This article originally appeared in the October 2019 issue of Missouri Life magazine.
J. D. Gabbard has had many lives. He’s been a professional photographer, a night club manager, and for a twelve-year stint, both of those things simultaneously while living as an expat in Hong Kong. But for the last seven years, Gabbard has been in the shoe business.
When he arrived back stateside in 2012, he landed in Austin, Texas, and faced a challenging economy. A career change was in order, and Gabbard, as his friends call him, approached Noel Escobar, owner of the esteemed Texas Custom Boots, about a job. He began as a finisher, manning the sanding machine, polishing and finishing the heels on high-end cowboy boots. Gabbard has always been a leather boot aficionado, but working for Escobar opened a new world to him. He began reading books, watching tutorials, and arriving early to the shop to test out ideas. Two years later, he began working with Lee Miller at Texas Traditions, the legendary boot shop opened by Charlie Dunn in 1977.“I developed my skills working with these guys, and I decided, well, I learned enough about a certain aspect of shoemaking and boot-making to start my own business,” Gabbard says.
In 2014, he moved back to his hometown of St. Louis and started his custom leather boot company, MYG Handmade. MYG uses the initials of his daughter’s name, Mingus; his wife’s name, Yanny; and his last name, Gabbard.
At the time, he had just started teaching himself pattern-making, and he spent a year building his own boots. There are a lot of technical aspects to shoemaking—measurements, balance, cutting, and stitching—that modern companies accomplish with computer-aided design (CAD) machines, but to Gabbard, those factory line products look odd.
“The geometry is too perfect, and the boots don’t have life to them,” he says. “When you cut leather and sew it together based on European traditional techniques, the shoe looks a lot different.”
The shoes that Gabbard began designing have more in common with motorcycle or hiking boots than they do cowboy boots.

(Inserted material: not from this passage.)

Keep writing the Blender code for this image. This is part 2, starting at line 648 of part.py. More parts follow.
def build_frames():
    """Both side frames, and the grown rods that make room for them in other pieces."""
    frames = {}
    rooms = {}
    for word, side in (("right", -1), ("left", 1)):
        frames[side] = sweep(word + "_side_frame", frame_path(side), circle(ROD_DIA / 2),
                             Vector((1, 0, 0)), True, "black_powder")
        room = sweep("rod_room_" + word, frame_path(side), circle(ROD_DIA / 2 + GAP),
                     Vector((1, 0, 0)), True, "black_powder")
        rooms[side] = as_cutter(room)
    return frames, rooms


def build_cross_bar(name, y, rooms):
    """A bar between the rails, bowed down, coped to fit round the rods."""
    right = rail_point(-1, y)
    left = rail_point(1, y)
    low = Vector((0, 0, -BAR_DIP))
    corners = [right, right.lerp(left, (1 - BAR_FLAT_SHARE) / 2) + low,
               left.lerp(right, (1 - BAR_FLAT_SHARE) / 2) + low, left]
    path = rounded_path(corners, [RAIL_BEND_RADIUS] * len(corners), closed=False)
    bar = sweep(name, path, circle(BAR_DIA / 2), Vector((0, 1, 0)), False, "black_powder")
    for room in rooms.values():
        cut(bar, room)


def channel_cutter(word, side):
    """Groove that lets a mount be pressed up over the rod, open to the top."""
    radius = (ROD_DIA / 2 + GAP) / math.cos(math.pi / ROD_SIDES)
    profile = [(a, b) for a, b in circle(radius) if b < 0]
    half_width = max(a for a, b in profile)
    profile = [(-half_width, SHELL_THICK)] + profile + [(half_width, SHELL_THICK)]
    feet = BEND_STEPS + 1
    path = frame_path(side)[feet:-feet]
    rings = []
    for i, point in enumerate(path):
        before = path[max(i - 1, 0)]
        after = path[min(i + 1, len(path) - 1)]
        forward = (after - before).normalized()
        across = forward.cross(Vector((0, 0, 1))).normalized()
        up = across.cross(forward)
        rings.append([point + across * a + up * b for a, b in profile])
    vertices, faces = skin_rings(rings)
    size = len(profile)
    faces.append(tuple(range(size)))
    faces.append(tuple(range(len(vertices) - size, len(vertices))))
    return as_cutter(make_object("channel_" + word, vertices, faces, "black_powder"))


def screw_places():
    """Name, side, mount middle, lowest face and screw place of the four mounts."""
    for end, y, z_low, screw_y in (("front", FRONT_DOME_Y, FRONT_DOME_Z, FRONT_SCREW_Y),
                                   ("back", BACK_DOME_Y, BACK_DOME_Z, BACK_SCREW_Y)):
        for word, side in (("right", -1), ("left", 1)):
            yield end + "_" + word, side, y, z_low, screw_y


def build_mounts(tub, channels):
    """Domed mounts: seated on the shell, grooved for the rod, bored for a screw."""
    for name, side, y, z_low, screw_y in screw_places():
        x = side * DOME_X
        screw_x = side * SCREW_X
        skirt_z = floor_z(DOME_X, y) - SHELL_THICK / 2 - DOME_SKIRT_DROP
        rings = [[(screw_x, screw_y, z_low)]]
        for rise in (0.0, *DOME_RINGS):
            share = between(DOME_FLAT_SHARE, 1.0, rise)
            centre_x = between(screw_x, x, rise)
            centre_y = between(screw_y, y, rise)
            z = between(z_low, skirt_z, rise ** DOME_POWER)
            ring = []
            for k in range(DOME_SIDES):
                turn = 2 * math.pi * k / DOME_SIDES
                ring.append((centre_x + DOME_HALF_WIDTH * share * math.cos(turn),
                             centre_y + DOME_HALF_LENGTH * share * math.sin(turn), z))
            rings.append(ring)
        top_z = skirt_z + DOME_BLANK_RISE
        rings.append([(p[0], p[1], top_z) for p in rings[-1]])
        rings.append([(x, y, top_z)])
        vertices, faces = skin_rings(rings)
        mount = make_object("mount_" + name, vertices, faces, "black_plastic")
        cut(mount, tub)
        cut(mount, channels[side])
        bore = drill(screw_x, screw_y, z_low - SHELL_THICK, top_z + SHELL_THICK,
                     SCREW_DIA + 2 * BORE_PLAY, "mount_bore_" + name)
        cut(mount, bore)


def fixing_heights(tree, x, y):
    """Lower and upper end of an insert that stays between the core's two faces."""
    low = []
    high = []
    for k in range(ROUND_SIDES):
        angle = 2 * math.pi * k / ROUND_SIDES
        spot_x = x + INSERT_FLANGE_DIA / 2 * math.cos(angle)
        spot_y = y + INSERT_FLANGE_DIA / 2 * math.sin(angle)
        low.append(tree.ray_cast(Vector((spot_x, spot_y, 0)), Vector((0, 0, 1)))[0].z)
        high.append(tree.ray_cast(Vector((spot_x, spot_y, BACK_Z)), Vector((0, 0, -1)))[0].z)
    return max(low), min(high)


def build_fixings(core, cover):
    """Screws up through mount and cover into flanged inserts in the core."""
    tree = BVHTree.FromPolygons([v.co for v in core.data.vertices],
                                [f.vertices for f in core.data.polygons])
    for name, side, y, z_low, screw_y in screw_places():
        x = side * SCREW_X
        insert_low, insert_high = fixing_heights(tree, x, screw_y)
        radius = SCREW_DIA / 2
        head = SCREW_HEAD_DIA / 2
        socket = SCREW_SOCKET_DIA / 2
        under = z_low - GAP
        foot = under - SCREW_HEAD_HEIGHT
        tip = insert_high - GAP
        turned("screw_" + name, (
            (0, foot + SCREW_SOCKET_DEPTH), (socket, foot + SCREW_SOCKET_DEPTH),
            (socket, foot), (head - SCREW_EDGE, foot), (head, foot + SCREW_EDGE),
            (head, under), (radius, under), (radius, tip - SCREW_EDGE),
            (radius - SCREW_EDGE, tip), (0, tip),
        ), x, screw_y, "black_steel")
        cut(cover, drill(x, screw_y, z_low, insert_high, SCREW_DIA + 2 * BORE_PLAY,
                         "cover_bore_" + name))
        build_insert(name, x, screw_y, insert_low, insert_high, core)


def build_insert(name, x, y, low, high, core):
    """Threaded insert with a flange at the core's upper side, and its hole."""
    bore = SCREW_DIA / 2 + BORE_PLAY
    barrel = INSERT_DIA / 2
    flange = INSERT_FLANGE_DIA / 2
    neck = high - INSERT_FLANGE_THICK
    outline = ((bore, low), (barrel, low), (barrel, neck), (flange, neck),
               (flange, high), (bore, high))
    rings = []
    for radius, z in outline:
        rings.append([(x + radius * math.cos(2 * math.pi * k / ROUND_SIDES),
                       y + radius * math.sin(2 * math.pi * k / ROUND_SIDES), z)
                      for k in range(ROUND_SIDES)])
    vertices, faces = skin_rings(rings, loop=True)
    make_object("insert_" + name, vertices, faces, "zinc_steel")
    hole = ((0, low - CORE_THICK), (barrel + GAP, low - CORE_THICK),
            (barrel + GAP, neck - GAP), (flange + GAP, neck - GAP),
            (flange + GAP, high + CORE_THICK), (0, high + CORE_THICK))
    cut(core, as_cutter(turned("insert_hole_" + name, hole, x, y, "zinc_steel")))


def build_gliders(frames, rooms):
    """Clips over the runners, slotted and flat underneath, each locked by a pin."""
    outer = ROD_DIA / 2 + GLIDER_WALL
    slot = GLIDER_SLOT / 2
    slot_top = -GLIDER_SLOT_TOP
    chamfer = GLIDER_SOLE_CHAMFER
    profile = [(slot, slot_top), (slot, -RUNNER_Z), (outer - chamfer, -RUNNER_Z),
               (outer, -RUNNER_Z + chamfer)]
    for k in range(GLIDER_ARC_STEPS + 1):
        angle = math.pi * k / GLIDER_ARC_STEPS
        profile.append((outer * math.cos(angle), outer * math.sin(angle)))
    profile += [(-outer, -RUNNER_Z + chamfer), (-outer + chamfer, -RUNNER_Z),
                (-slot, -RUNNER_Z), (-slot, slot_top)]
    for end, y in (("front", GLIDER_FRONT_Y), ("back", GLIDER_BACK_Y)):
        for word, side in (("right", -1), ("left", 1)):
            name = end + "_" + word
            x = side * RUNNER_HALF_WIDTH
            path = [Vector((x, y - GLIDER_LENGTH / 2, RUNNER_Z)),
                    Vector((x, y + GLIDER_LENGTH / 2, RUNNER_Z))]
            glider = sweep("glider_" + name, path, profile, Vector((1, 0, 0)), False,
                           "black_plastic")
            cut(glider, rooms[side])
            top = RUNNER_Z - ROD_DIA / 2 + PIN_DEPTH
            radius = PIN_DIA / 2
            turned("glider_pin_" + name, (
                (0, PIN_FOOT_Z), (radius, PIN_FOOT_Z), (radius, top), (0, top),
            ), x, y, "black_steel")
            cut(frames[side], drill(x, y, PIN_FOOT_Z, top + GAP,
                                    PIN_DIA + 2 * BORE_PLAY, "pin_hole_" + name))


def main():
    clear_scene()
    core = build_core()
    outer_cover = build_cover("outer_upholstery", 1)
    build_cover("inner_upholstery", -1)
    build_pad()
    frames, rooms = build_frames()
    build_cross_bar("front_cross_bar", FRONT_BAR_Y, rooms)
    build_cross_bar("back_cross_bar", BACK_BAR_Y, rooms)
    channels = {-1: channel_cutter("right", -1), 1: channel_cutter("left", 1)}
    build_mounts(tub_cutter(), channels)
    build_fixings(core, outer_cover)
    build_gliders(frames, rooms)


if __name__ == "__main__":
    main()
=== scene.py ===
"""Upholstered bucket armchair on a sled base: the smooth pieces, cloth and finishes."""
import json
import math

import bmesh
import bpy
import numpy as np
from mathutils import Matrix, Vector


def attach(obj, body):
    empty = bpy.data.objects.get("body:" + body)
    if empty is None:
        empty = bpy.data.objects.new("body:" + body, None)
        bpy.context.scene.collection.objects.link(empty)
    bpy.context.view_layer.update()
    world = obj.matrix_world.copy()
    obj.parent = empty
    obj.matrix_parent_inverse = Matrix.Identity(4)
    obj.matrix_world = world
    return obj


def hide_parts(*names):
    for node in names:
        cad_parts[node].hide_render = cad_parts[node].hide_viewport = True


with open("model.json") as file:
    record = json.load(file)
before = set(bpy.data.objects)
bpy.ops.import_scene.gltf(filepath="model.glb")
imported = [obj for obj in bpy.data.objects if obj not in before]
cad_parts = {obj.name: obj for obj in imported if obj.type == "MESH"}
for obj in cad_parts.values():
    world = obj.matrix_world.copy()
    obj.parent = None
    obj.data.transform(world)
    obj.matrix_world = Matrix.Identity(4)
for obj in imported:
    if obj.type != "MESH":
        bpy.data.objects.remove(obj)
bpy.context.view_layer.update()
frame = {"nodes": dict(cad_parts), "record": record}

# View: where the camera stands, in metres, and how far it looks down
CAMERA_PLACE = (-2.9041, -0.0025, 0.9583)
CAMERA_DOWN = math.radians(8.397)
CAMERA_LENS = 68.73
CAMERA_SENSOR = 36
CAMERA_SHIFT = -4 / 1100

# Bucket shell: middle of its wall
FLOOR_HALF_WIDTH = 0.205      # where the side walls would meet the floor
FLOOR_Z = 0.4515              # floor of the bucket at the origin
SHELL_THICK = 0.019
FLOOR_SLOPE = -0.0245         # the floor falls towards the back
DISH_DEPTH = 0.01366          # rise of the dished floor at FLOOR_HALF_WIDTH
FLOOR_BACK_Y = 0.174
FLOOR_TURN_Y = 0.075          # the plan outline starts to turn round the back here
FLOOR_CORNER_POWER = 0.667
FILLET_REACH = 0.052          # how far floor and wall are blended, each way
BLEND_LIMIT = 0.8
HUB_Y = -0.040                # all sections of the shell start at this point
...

For his inspiration, Gabbard tapped into his passion for post-World War II Americana. “Throughout World War II, America kind of changed its pattern of dress and feeling and emotion,” he says. “People wanted a pair of boots that could either run from trouble or confront it head-on. I inherited a pair of my grandpa’s military boots that he wore working the fields. It was a boot you could wear all day long, and then put some nice polish on it and not look like you just walked out of the garage.”

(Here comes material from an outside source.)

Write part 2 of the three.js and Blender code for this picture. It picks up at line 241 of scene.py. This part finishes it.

After a year of perfecting his product, Gabbard released his line on his website. He picked up clients at motorcycle shows, maker events, and online via Instagram. After four years in business now, MYG Handmade produces about fifty pairs a year.
It takes Gabbard at least forty hours to build a single pair of custom boots, and considerably more time for clients who have particular needs or requests. There are over 140 production steps from start to finish, and Gabbard does everything himself in his converted basement studio. But for the clients who are willing to spend between $750 and $1,300 for their bespoke boots, the months-long wait is worth it.
“When you look at a custom shoe or custom boot, someone who is truly making it with their hands and not in a factory where you can make a shoe in ten minutes, the quality shows,” Gabbard says. “The clients that I have, they don’t really think about the money they’re spending. Yes, it’s a lot more than they’d be paying for a factory-made shoe, but they’re getting a shoe that is 100 percent custom-made to fit their feet. Most of my clients say the same thing: They are really shocked to find out how much better this boot fits their feet than anything they’ve stepped into, and they say they should have done it sooner.”